Radio Shalom

Paris; France;
- Frequency: 94.8 MHz (shared time)

History
- First air date: 1981

Technical information
- ERP: 4 kW
- Transmitter coordinates: 48°52′48″N 2°17′2″E﻿ / ﻿48.88000°N 2.28389°E

Links
- Website: radioshalom.fr

= Radio Shalom (Paris) =

Jewish radio station in Paris

Radio Shalom is a Jewish community radio station based in Paris, France. It broadcasts on 94.8 MHz in a time-sharing agreement with two additional Jewish stations, Radio J and RCJ, from a transmitter in the 17th arrondissement of Paris, atop the Hyatt Regency Paris Étoile. The station, characterized by its pro-peace editorial stance to the Israel–Palestine conflict, is financed by advertising.

==History==
After the liberalization of French radio in 1981, new stations sprang up across the country, including four Jewish stations in the Paris area. In 1983, the Haute Autorité de la communication audiovisuelle (HACA), then the French broadcast regulator, assigned a single frequency to the four stations, which would share time: Radio Shalom, Radio J, Radio Communauté (renamed RCJ in 1992), and Judaïques FM. The stations reflected different components and points of view of the Jewish community, with Radio Shalom having a "pacifist" and "secular" orientation. Radio Shalom was assigned the time of 4:30 to 9 p.m. for its broadcasts. This made it the only station whose programming was aired in one contiguous block of air time. Despite hours called "restrictive and inconvenient" in a 1996 feature in Le Monde, the station emerged as the most-listened-to of the quartet. In 1995, it absorbed a significant portion of Judaïques FM's operations in the context of serious discord between the 94.8 stations; the Conseil supérieur de l'audiovisuel (CSA) attempted to mediate the dispute but was unsuccessful. Groups close to the various stations called the time-sharing agreement a "congenital flaw" and "radio aberration".

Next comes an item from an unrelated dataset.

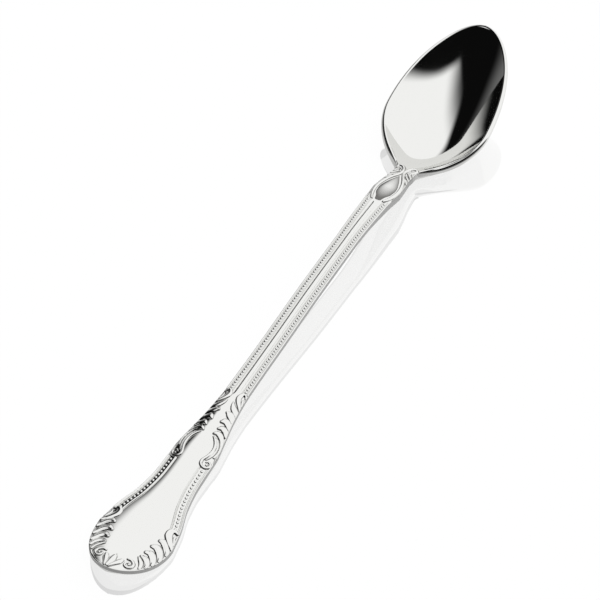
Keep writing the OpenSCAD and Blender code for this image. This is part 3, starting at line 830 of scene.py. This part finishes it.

Albert Mallet, the director of Radio Shalom, made several bids in the mid-1990s for a full-time frequency for Radio Shalom in the crowded Parisian frequency spectrum but was unsuccessful. In 1996, the license for Chante France at 90.9 MHz came up for renewal and Radio Shalom presented a competing proposal, but the CSA opted to renew Chante France's license.

In 2000, businessman Robert Assaraf became the majority shareholder of Radio Shalom; the station continued its pro-peace editorial stance and general association with the Peace Now movement. A dispute over an advertisement promoting a pilgrimage to a Tunisian synagogue led to a falling out between Radio J and Radio Shalom, resulting in the latter breaking from the former's advertising management. At this time, Radio Shalom was the only one of the four that had relations with Beur FM, a national station catering to Maghreb communities.

Due to failing health, Robert Assaraf withdrew from management of Radio Shalom in 2014, with control passing to his brother, Roger. That year, the station was placed in receivership due to €1 million in accumulated debt, heralding the start of a difficult two-year period during which many programs were cut back and replaced with music to reduce costs. One host, Lorino, described the ensuing legal battles as an "emotional roller coaster". In 2016, a Paris commercial court ruled in favor of an ownership consortium led by Bernard Abouaf, Pierre Gandus, and Armand Amsellem, which promised to return it to its original mission as an "information radio station focused on Israel and the Middle East".

Other Jewish radio stations in France take programming and news material from the Paris stations.